To address this, we used the STS benchmark dataset, computed distances for all pairs in the training dataset, and fit a polynomial from scores to distance thresholds.
This polynomial helps compute the distance threshold needed to meet any semantic similarity target. For Review Summaries, we selected a score of 3.5, ensuring clusters contain sentences that are "roughly" to "mostly" equivalent or more.
This can be done on any embedding network, allowing us to experiment with different networks as they become available and quickly swap them without worrying about semantic dissimilarity.
We knew our semantic compression was reliable, but it was unclear how much compression we could achieve. The compression varied across products, clients, and industries.
Without semantic information loss (a hard threshold of 4), we achieved a compression ratio of 1.18 (a space savings of 15%).
Clearly, lossless compression wasn’t sufficient for financial viability.
Our distance selection method offered an interesting possibility: we could gradually increase information loss by repeatedly running clustering at lower thresholds for remaining data.
The approach is as follows:
- Run clustering with a threshold selected from score = 4 (lossless).
- Select outlying clusters with few vectors for the next phase and rerun clustering on clusters with fewer than 10 vectors.
- Run clustering again with a threshold selected from score = 3 (not lossless, but acceptable).
- Select clusters with fewer than 10 vectors.
- Repeat as desired, continuously decreasing the score threshold.
At each clustering pass, we sacrifice more information loss but gain more compression without affecting the lossless representative phrases selected in the first pass.
This approach is useful for Review Summaries, where high semantic similarity is desired, and other cases where less semantic information loss is acceptable but prompt input costs are a concern.
Despite this, many clusters still had a single vector even after lowering the score threshold. These are considered outliers and randomly sampled for the final prompt, ensuring it contains 25,000 tokens or fewer.

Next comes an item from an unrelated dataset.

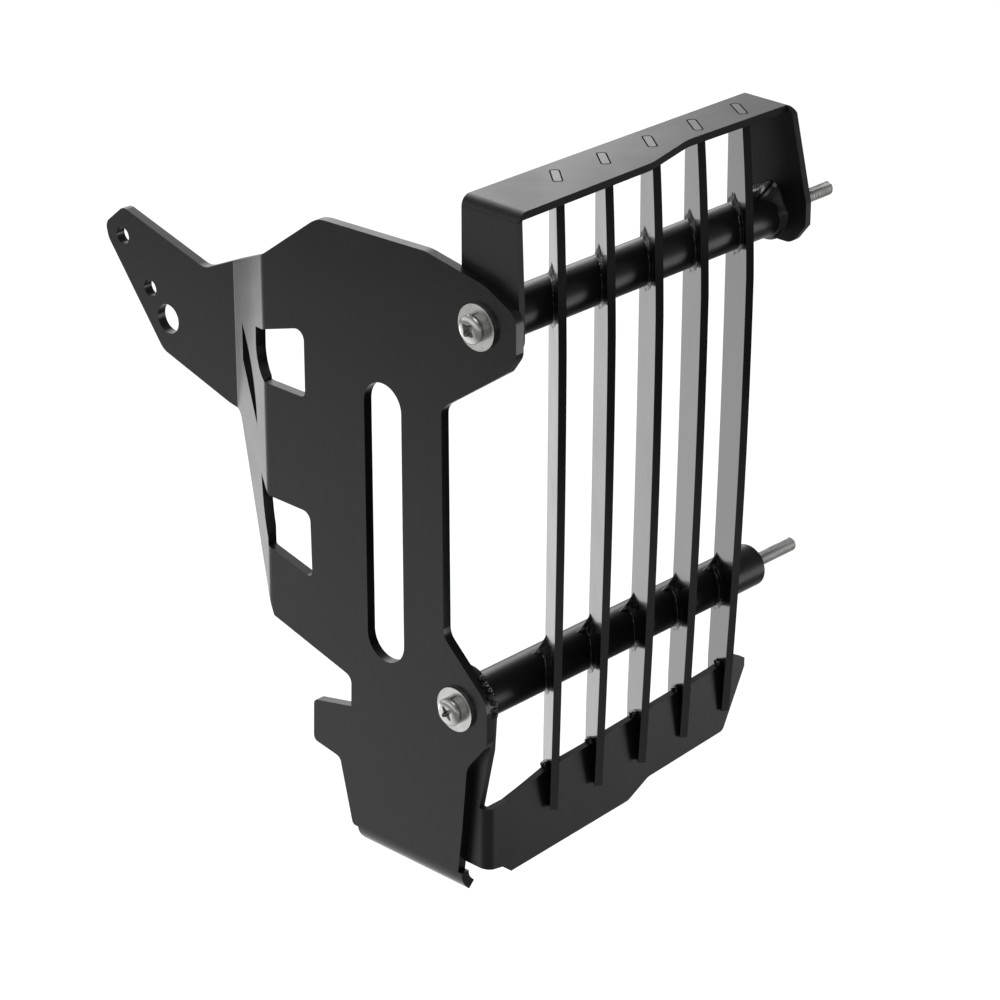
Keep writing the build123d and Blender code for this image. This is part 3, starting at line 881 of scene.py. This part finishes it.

The multi-pass clustering and random outlier sampling allow for semantic information loss in exchange for a smaller context window to send to the LLM. This raises the question: how accurate are our summaries?
At Bazaarvoice, authenticity is crucial for consumer trust, and our Review Summaries must authentically represent all voices in the reviews. Any lossy compression approach risks misrepresenting or excluding consumers who contributed reviews.
To validate our compression technique, we measured it directly. For each product, we sampled reviews and used LLM Evals to determine if the summary was representative and relevant to each review, providing a metric to evaluate our compression.
Over 20 years, we’ve collected nearly a billion user-generated reviews and needed to generate summaries for tens of millions of products. Many products have thousands of reviews, some up to millions, which would exhaust LLM context windows and be costly.
Using our approach, we reduced input text size by 97.7% (a compression ratio of 42), allowing us to scale this solution for all products and any review volume. Additionally, the cost of generating summaries for our billion-scale dataset decreased by 82.4%, including the cost of embedding sentence data and storing them in a database.